Write out the whole of the material exactly.
-----
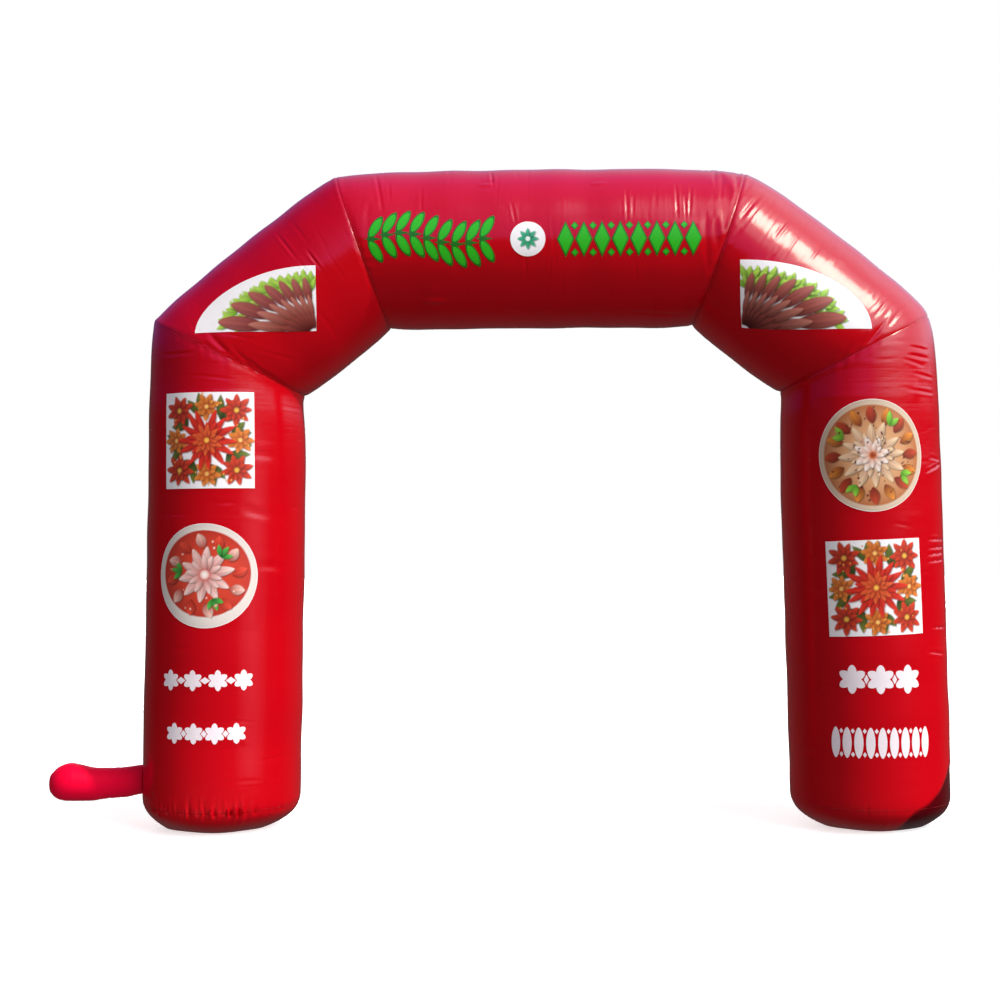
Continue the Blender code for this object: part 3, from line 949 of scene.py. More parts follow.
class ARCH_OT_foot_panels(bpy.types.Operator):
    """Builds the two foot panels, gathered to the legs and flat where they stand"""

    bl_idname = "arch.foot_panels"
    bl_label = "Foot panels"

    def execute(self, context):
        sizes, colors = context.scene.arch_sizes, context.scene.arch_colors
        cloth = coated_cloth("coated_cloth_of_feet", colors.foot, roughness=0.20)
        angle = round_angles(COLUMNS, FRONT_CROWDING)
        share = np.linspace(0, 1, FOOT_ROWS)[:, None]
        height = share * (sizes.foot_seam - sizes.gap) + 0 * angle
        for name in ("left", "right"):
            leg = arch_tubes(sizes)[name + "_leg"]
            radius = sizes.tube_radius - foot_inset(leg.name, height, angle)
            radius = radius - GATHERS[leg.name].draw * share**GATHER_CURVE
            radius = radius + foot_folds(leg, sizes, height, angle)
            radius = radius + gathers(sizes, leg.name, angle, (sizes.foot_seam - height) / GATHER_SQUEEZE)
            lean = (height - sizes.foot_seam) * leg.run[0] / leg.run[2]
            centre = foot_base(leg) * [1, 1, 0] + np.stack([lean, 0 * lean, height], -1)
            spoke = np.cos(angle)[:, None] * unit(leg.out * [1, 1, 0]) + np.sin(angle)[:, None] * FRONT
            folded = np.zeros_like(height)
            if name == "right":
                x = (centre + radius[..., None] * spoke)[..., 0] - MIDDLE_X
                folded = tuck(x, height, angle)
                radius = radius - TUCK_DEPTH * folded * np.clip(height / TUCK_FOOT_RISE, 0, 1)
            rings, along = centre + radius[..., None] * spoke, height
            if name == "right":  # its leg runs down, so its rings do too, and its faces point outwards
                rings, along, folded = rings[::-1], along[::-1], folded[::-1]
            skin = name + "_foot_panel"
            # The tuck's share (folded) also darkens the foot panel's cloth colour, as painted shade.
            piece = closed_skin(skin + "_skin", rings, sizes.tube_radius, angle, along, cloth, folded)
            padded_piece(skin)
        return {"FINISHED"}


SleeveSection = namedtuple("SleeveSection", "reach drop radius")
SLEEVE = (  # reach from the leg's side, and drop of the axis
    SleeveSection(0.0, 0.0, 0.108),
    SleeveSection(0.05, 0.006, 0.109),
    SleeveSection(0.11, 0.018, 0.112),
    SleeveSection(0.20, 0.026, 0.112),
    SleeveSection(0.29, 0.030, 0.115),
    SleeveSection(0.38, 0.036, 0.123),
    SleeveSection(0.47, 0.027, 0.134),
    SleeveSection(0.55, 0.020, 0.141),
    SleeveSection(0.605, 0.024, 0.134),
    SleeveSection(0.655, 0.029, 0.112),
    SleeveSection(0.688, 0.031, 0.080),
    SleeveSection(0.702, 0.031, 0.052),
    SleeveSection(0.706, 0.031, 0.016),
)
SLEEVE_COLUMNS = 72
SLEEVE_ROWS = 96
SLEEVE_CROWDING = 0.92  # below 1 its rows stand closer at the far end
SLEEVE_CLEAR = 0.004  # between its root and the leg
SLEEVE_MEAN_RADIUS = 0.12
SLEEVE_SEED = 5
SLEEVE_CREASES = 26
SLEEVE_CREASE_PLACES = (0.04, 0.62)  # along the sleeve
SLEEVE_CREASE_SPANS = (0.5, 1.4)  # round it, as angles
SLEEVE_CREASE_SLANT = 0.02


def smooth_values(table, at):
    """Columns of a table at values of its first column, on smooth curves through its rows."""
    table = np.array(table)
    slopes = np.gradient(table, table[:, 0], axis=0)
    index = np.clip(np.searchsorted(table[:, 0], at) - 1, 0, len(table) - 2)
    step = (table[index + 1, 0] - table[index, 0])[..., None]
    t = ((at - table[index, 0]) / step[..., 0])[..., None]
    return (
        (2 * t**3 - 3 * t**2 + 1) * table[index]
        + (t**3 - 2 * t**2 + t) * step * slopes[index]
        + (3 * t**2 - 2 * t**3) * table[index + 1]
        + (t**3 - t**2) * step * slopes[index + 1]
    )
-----
Reply »
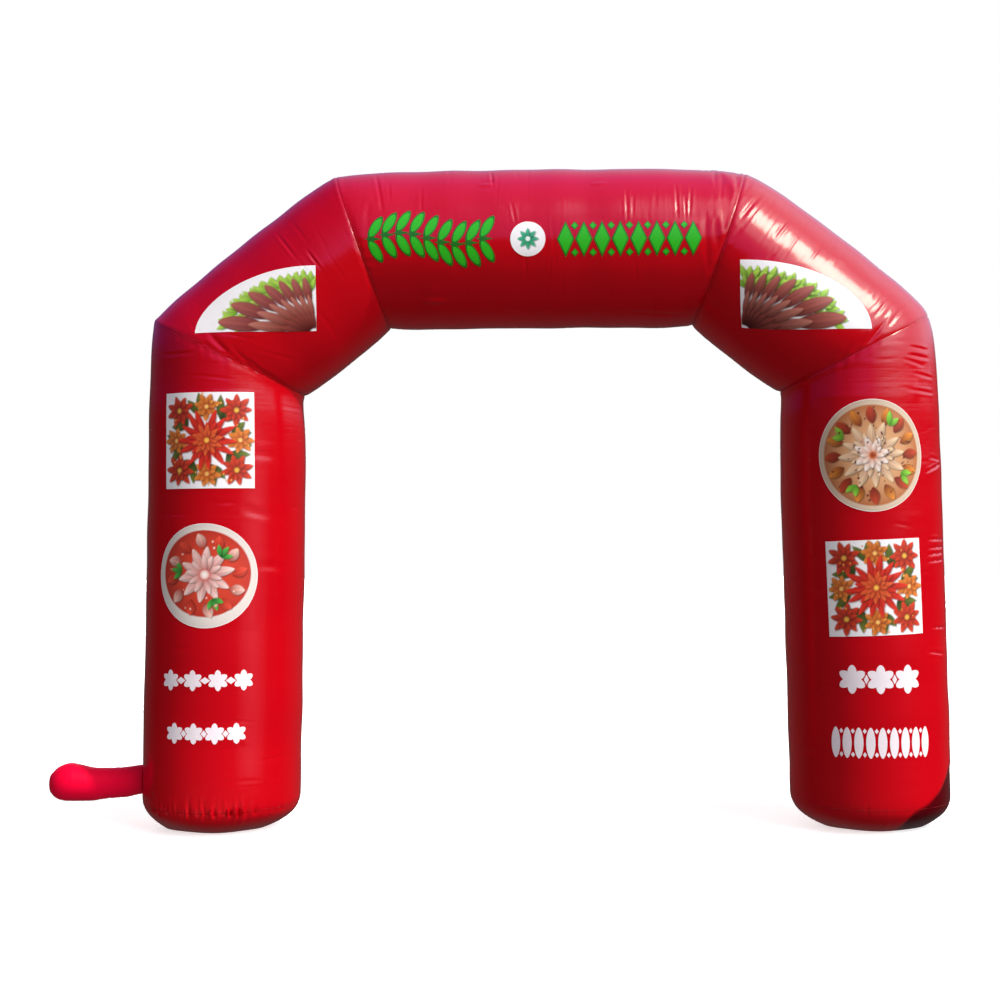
Continue the Blender code for this object: part 3, from line 949 of scene.py. More parts follow.
class ARCH_OT_foot_panels(bpy.types.Operator):
    """Builds the two foot panels, gathered to the legs and flat where they stand"""

    bl_idname = "arch.foot_panels"
    bl_label = "Foot panels"

    def execute(self, context):
        sizes, colors = context.scene.arch_sizes, context.scene.arch_colors
        cloth = coated_cloth("coated_cloth_of_feet", colors.foot, roughness=0.20)
        angle = round_angles(COLUMNS, FRONT_CROWDING)
        share = np.linspace(0, 1, FOOT_ROWS)[:, None]
        height = share * (sizes.foot_seam - sizes.gap) + 0 * angle
        for name in ("left", "right"):
            leg = arch_tubes(sizes)[name + "_leg"]
            radius = sizes.tube_radius - foot_inset(leg.name, height, angle)
            radius = radius - GATHERS[leg.name].draw * share**GATHER_CURVE
            radius = radius + foot_folds(leg, sizes, height, angle)
            radius = radius + gathers(sizes, leg.name, angle, (sizes.foot_seam - height) / GATHER_SQUEEZE)
            lean = (height - sizes.foot_seam) * leg.run[0] / leg.run[2]
            centre = foot_base(leg) * [1, 1, 0] + np.stack([lean, 0 * lean, height], -1)
            spoke = np.cos(angle)[:, None] * unit(leg.out * [1, 1, 0]) + np.sin(angle)[:, None] * FRONT
            folded = np.zeros_like(height)
            if name == "right":
                x = (centre + radius[..., None] * spoke)[..., 0] - MIDDLE_X
                folded = tuck(x, height, angle)
                radius = radius - TUCK_DEPTH * folded * np.clip(height / TUCK_FOOT_RISE, 0, 1)
            rings, along = centre + radius[..., None] * spoke, height
            if name == "right":  # its leg runs down, so its rings do too, and its faces point outwards
                rings, along, folded = rings[::-1], along[::-1], folded[::-1]
            skin = name + "_foot_panel"
            # The tuck's share (folded) also darkens the foot panel's cloth colour, as painted shade.
            piece = closed_skin(skin + "_skin", rings, sizes.tube_radius, angle, along, cloth, folded)
            padded_piece(skin)
        return {"FINISHED"}


SleeveSection = namedtuple("SleeveSection", "reach drop radius")
SLEEVE = (  # reach from the leg's side, and drop of the axis
    SleeveSection(0.0, 0.0, 0.108),
    SleeveSection(0.05, 0.006, 0.109),
    SleeveSection(0.11, 0.018, 0.112),
    SleeveSection(0.20, 0.026, 0.112),
    SleeveSection(0.29, 0.030, 0.115),
    SleeveSection(0.38, 0.036, 0.123),
    SleeveSection(0.47, 0.027, 0.134),
    SleeveSection(0.55, 0.020, 0.141),
    SleeveSection(0.605, 0.024, 0.134),
    SleeveSection(0.655, 0.029, 0.112),
    SleeveSection(0.688, 0.031, 0.080),
    SleeveSection(0.702, 0.031, 0.052),
    SleeveSection(0.706, 0.031, 0.016),
)
SLEEVE_COLUMNS = 72
SLEEVE_ROWS = 96
SLEEVE_CROWDING = 0.92  # below 1 its rows stand closer at the far end
SLEEVE_CLEAR = 0.004  # between its root and the leg
SLEEVE_MEAN_RADIUS = 0.12
SLEEVE_SEED = 5
SLEEVE_CREASES = 26
SLEEVE_CREASE_PLACES = (0.04, 0.62)  # along the sleeve
SLEEVE_CREASE_SPANS = (0.5, 1.4)  # round it, as angles
SLEEVE_CREASE_SLANT = 0.02


def smooth_values(table, at):
    """Columns of a table at values of its first column, on smooth curves through its rows."""
    table = np.array(table)
    slopes = np.gradient(table, table[:, 0], axis=0)
    index = np.clip(np.searchsorted(table[:, 0], at) - 1, 0, len(table) - 2)
    step = (table[index + 1, 0] - table[index, 0])[..., None]
    t = ((at - table[index, 0]) / step[..., 0])[..., None]
    return (
        (2 * t**3 - 3 * t**2 + 1) * table[index]
        + (t**3 - 2 * t**2 + t) * step * slopes[index]
        + (3 * t**2 - 2 * t**3) * table[index + 1]
        + (t**3 - t**2) * step * slopes[index + 1]
    )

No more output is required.